创建一个名为 front-end-svc 的新 service,以公开容器端口 http。
配置此 service,以通过各个 Pod 所在的节点上的 NodePort 来公开他们。
考点:将现有的 deploy 暴露成 nodeport 的 service。
检查 deployment 信息,并记录 SELECTOR 的 Lable 标签,这里是 app=front-end
candidate@master01:~$ kubectl get deployments front-end -owide
NAME READY UP-TO-DATE AVAILABLE AGE CONTAINERS IMAGES SELECTOR
front-end 1/1 1 1 50d nginx vicuu/nginx:hello app=front-end
#如下图添加四行内容
candidate@master01:~$ kubectl edit deployments front-end
deployment.apps/front-end edited
#暴露对应端口
candidate@master01:~$ kubectl expose deployment front-end --type=NodePort --port=80 --target-port=80 --name=front-end-svc
service/front-end-svc exposed
#注意考试中需要创建的是 NodePort,还是 ClusterIP。如果是 ClusterIP,则应为--type=ClusterIP
#--port 是 service 的端口号,--target-port 是 deployment 里 pod 的容器的端口号。

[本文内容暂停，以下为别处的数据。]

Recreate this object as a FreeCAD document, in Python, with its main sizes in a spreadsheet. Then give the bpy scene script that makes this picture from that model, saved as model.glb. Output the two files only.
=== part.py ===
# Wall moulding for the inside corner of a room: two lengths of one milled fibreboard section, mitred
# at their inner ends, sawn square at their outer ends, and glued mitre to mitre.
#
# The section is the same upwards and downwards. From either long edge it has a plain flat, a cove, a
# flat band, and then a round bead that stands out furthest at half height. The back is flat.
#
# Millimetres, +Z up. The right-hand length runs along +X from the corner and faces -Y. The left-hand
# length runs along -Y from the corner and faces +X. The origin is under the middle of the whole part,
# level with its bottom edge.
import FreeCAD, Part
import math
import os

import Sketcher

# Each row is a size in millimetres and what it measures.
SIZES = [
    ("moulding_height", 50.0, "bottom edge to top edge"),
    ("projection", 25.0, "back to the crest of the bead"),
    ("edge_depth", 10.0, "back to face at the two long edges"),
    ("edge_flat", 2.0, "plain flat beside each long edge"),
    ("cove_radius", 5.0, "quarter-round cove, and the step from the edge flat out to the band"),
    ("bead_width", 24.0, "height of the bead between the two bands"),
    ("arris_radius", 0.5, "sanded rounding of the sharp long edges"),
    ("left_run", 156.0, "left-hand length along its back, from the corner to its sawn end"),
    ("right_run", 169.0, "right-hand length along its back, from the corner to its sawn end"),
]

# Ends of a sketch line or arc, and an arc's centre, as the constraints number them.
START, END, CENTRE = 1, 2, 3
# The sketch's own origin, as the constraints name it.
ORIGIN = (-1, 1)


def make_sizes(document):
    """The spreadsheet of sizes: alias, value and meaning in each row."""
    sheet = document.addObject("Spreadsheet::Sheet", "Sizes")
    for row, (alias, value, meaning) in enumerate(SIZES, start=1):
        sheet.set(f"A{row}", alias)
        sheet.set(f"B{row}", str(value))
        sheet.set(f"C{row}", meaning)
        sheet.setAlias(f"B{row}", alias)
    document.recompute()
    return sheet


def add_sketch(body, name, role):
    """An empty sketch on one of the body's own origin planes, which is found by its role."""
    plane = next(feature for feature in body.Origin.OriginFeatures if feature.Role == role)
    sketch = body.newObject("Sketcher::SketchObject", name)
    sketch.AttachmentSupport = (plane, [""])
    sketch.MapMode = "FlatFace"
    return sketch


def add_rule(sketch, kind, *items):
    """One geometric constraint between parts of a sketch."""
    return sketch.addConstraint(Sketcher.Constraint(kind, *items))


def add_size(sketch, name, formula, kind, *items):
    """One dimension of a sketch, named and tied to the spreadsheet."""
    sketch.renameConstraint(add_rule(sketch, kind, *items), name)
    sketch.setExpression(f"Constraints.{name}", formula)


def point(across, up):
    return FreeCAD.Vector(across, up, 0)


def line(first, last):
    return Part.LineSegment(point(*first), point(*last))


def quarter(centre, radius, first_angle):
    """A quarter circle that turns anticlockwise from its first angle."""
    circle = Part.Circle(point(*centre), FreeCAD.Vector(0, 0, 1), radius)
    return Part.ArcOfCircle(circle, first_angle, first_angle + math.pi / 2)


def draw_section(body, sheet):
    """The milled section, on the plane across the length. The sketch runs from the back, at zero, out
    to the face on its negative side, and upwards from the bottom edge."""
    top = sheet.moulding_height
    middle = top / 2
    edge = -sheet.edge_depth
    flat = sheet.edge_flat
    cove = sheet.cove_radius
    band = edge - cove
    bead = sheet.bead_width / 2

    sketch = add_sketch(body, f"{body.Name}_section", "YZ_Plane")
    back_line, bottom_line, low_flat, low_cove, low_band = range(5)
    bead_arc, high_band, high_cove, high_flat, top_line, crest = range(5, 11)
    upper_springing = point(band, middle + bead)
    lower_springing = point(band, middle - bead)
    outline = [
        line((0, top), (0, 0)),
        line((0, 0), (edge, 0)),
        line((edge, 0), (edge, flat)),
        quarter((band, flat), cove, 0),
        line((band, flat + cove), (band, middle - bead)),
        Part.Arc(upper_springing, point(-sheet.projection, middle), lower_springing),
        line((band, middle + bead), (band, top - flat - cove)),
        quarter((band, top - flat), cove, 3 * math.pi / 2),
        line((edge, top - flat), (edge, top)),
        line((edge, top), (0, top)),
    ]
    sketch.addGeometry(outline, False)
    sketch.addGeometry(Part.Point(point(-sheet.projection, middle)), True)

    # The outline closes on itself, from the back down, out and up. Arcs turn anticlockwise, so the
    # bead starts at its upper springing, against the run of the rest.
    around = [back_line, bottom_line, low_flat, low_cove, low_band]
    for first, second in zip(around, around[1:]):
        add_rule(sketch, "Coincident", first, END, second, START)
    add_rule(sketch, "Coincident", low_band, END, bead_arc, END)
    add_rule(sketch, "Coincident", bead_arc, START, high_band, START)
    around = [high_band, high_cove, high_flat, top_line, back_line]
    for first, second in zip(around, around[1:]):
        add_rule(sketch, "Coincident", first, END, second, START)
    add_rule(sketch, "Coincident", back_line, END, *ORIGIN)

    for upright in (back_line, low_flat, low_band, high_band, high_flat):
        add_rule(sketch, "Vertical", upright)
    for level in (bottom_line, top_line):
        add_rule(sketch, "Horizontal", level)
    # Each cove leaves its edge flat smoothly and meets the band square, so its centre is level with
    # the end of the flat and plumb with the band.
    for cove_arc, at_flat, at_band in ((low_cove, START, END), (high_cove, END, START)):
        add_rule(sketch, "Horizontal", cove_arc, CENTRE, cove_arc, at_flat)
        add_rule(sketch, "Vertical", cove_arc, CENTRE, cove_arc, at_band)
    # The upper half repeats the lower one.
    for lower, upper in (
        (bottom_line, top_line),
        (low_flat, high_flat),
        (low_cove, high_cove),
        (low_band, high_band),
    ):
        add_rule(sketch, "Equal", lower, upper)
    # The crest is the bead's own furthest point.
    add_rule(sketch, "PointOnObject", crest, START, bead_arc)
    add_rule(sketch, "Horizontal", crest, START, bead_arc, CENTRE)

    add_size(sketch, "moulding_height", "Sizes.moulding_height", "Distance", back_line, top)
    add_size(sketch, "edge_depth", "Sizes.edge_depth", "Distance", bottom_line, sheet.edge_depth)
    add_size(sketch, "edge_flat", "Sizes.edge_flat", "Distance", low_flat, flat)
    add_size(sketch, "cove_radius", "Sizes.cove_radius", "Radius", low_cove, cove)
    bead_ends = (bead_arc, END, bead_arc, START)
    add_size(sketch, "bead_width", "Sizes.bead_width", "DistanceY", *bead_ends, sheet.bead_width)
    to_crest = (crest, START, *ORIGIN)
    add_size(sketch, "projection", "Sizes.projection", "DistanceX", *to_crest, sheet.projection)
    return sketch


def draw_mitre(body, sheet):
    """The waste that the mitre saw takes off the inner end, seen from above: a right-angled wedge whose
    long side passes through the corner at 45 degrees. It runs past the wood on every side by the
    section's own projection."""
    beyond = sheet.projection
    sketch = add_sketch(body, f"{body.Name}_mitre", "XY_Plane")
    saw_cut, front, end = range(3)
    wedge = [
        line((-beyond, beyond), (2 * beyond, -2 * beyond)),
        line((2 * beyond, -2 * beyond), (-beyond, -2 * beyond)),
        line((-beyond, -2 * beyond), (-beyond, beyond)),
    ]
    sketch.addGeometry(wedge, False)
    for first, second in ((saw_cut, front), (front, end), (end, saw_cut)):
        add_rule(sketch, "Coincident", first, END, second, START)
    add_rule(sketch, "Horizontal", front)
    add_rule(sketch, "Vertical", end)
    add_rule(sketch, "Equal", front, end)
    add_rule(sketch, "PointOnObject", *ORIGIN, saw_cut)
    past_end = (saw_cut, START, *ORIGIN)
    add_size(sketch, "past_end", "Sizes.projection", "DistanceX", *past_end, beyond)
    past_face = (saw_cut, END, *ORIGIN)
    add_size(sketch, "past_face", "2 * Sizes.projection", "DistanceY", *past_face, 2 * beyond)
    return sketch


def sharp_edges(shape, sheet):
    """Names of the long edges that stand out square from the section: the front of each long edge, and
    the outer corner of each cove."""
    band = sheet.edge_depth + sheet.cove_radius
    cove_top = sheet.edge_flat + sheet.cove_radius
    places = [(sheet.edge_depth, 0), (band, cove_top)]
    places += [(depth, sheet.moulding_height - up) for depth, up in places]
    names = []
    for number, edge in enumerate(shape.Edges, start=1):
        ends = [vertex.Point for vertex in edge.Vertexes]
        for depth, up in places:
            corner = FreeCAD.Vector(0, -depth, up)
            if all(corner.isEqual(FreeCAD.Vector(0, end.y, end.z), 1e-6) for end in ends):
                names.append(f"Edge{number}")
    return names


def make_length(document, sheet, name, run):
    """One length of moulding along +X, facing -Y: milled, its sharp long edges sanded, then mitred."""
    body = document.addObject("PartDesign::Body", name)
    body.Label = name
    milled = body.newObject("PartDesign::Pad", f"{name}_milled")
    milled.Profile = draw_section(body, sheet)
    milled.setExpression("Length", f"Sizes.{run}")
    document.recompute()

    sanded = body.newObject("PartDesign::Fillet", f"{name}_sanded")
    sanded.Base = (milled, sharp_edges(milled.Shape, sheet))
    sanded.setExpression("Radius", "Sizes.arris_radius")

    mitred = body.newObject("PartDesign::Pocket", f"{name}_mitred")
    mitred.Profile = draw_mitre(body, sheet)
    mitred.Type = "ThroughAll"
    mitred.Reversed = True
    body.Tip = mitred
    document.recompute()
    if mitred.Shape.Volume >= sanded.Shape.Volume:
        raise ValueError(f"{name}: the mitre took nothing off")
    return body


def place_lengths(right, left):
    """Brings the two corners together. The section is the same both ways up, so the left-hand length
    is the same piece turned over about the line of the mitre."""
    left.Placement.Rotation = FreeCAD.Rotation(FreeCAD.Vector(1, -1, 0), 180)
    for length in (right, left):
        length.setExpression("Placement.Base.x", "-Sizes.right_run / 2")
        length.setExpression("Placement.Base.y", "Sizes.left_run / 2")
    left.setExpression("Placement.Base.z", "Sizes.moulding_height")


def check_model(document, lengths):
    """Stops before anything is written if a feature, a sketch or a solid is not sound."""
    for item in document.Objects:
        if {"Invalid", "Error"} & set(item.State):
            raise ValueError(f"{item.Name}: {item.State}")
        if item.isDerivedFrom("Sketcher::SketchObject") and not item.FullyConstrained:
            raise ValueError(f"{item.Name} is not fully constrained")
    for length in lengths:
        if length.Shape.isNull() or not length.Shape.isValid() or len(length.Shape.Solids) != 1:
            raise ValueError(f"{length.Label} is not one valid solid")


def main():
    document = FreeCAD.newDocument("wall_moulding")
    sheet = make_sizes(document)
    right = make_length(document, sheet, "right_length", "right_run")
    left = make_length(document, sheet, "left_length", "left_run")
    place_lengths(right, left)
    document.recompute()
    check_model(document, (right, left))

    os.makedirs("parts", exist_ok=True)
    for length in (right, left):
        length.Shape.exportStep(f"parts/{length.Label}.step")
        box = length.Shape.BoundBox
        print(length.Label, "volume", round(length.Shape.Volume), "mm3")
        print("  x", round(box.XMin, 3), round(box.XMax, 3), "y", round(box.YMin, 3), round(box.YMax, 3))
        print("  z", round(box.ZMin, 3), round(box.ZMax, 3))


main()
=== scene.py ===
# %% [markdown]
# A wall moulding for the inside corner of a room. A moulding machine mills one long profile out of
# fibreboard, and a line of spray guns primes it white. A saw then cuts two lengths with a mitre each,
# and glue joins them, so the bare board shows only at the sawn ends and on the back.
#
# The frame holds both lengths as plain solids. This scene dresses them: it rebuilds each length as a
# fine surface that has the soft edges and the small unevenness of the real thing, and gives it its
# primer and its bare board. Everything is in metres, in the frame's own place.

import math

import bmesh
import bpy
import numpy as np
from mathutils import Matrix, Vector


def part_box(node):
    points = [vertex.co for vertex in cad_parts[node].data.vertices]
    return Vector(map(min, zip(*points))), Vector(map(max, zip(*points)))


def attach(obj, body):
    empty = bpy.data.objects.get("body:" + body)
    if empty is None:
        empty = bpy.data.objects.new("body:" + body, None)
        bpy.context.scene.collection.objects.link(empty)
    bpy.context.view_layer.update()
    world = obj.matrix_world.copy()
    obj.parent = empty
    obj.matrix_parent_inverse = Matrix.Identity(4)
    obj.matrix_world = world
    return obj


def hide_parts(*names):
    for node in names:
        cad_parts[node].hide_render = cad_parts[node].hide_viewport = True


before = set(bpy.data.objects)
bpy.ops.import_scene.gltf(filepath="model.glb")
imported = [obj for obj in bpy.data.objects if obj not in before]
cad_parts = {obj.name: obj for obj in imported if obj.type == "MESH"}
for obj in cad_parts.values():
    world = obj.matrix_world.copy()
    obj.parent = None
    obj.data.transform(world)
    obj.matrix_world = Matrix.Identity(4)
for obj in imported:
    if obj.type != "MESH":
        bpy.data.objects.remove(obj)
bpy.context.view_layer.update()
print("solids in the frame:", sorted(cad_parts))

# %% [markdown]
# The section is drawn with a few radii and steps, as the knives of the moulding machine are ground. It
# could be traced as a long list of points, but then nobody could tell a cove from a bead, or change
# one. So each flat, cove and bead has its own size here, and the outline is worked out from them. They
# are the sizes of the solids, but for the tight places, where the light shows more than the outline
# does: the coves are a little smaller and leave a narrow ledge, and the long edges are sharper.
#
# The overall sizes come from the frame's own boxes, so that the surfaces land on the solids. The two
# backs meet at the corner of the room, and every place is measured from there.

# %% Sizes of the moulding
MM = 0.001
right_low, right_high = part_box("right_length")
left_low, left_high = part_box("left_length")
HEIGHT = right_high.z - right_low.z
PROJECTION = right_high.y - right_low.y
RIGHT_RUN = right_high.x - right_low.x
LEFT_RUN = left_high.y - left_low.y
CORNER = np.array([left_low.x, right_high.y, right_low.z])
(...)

#暴露服务后,检查一下 service 的 selector 标签是否正确,这个要与 deployment 的 selector 标签一致的。
candidate@master01:~$ kubectl get deployments front-end -owide
NAME READY UP-TO-DATE AVAILABLE AGE CONTAINERS IMAGES SELECTOR
front-end 1/1 1 1 50d nginx vicuu/nginx:hello app=front-end
candidate@master01:~$ kubectl get svc front-end-svc -owide
NAME TYPE CLUSTER-IP EXTERNAL-IP PORT(S) AGE SELECTOR
front-end-svc NodePort 10.103.140.216 <none> 80:31390/TCP 83s app=front-end
#如果你 kubectl expose 暴露服务后,发现 service 的 selector 标签是空的<none>,或者不是 deployment 的
则需要编辑此 service,手动添加标签。(模拟环境里暴露服务后,selector 标签是正确的。但是考试时,有时 service 的 selector 标签是 none)

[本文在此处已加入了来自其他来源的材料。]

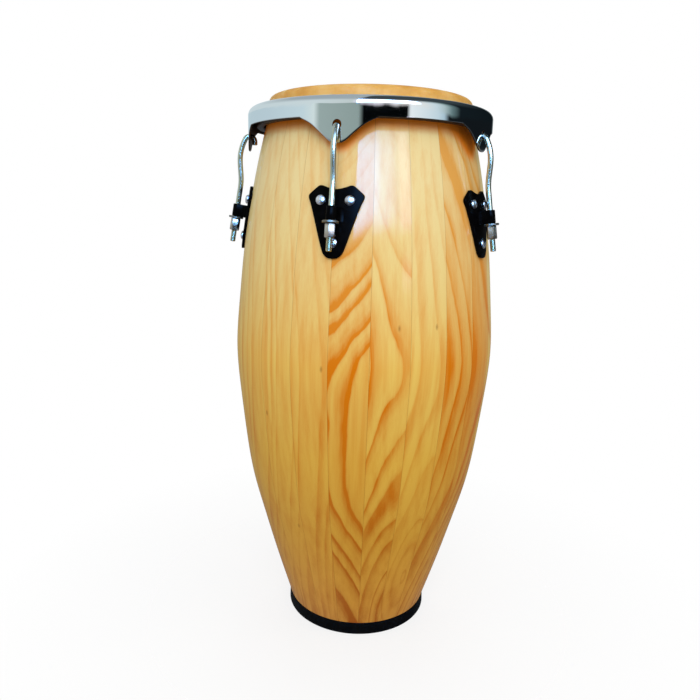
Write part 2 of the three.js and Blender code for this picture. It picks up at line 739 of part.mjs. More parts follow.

kubectl edit svc front-end-svc
在 ports 这一小段下面添加 selector 标签
selector:
app: front-end
#最后 curl 检查
kubectl get pod,svc -o wide
curl 所在的 node 的 ip 或主机名:30938
curl svc 的 ip 地址:80
(注意,只能 curl 通 svc 的 80 端口,但是无法 ping 通的。)
candidate@master01:~$ curl 10.103.140.216
Hello World ^_^
5.创建 Ingress
设置配置环境:
[candidate@node-1] $ kubectl config use-context k8s
Task
如下创建一个新的 nginx Ingress 资源:
名称: ping
Namespace: ing-internal
使用服务端口 5678 在路径 /hello 上公开服务 hello
可以使用以下命令检查服务 hello 的可用性,该命令应返回 hello:
curl -kL <INTERNAL_IP>/hello
#考试时务必执行,切换集群。模拟环境中不需要执行。
# kubectl config use-context k8s
开始操作
candidate@master01:~$ vim ingress.yaml
apiVersion: networking.k8s.io/v1
kind: IngressClass
metadata:
labels:
app.kubernetes.io/component: controller
name: nginx-example #自定义命名,下面会引用到
annotations:
ingressclass.kubernetes.io/is-default-class: "true"
spec:
controller: k8s.io/ingress-nginx
---
apiVersion: networking.k8s.io/v1
kind: Ingress
metadata:
name: ping #题目规定
namespace: ing-internal #题目规定
annotations:
nginx.ingress.kubernetes.io/rewrite-target: / ##因为考试环境有多套,不清楚具体抽中的是哪套。在 1.26 的考试里,先写上这行,如果 apply 时报错需要指定域名,则注释这行再 apply,就成功了。
spec:
ingressClassName: nginx-example #使用上面ingressclass定义的名字
rules:
- http:
paths:
- path: /hello #题目规定路径
pathType: Prefix
backend:
service:
name: hello #题目规定服务名称
port:
number: 5678 #题目规定端口
#最后 curl 检查
# 通过 get ingress 查看 ingress 的内外 IP,然后通过提供的 curl 测试 ingress 是否正确。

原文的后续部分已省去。